[start of INFORMATION PROVIDED]

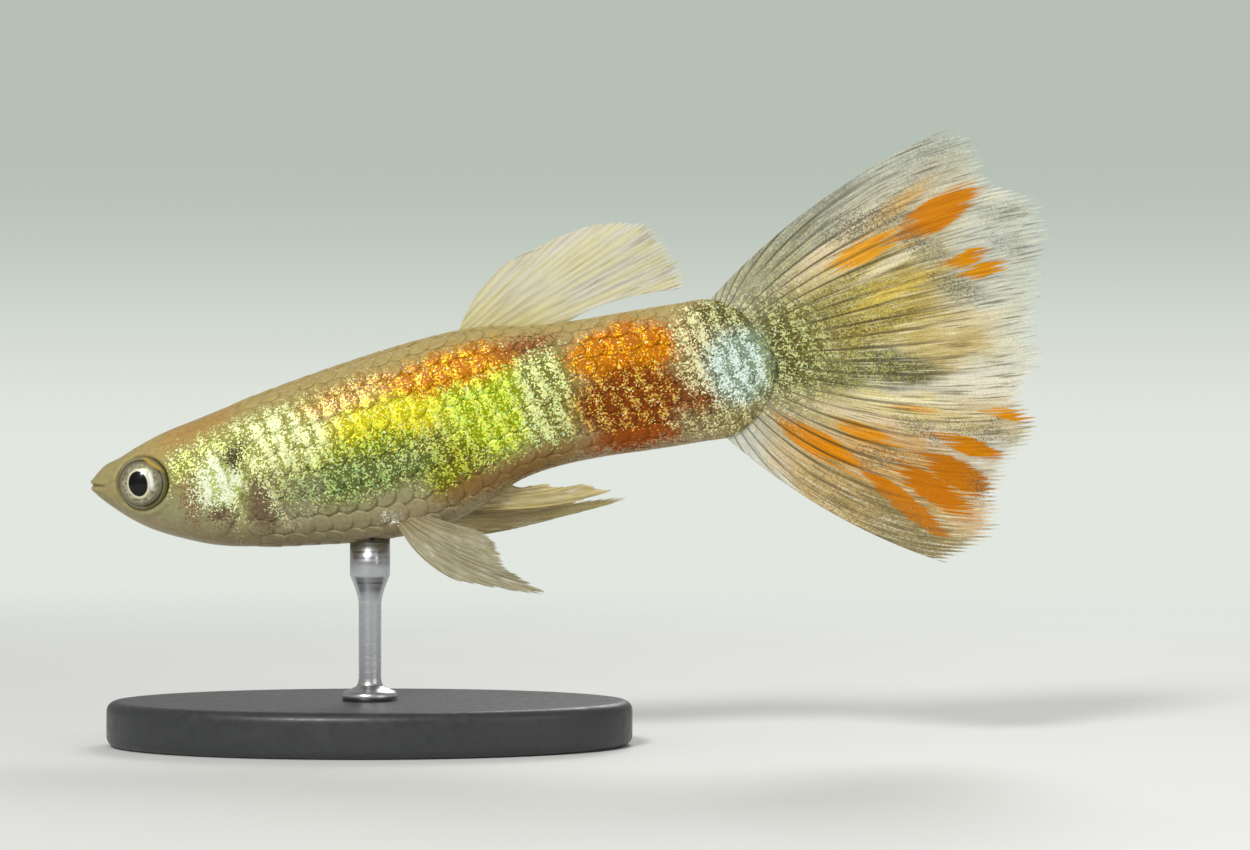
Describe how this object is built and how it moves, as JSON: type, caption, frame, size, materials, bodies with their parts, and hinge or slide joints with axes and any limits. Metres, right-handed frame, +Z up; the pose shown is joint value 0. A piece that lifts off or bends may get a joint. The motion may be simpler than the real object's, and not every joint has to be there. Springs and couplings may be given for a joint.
{
  "type": "fancy guppy model",
  "caption": "Life-size male fancy guppy swimming nose down with its fan tail spread, held by a short rod over a flat oval display base.",
  "frame": {"origin": "middle of the underside of the display base", "axes": "+X from the snout to the tail, +Y to the fish's right side, +Z up"},
  "size_m": [0.0384, 0.013, 0.0247],
  "materials": {
    "skin": "wet fish skin with fine glittering scales",
    "gill_cover": "silvery green glittering plate",
    "eye": "wet, clear and glossy",
    "clear_fin": "thin, translucent, ribbed by rays",
    "tail_fin": "thin, translucent, orange and grey patches between fine rays",
    "stand_base": "satin black",
    "stand_rod": "brushed"
  },
  "bodies": {
    "root": {"head": "skin", "lower_jaw": "skin", "gill_cover_left": "gill_cover", "gill_cover_right": "gill_cover", "eye_left": "eye", "eye_right": "eye", "trunk": "skin", "tail_stalk": "skin", "dorsal_fin": "clear_fin", "tail_fin": "tail_fin", "gonopodium": "clear_fin", "pelvic_fin_left": "clear_fin", "pelvic_fin_right": "clear_fin", "pectoral_fin_left": "clear_fin", "pectoral_fin_right": "clear_fin", "stand_base": "stand_base", "stand_rod": "stand_rod"}
  },
  "joints": []
}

[end of INFORMATION PROVIDED]

> THE PROBLEM:
Pick out the lines above containing the word "frame", then copy them.

> WORKED ANSWER:
Describe how this object is built and how it moves, as JSON: type, caption, frame, size, materials, bodies with their parts, and hinge or slide joints with axes and any limits. Metres, right-handed frame, +Z up; the pose shown is joint value 0. A piece that lifts off or bends may get a joint. The motion may be simpler than the real object's, and not every joint has to be there. Springs and couplings may be given for a joint.
  "frame": {"origin": "middle of the underside of the display base", "axes": "+X from the snout to the tail, +Y to the fish's right side, +Z up"},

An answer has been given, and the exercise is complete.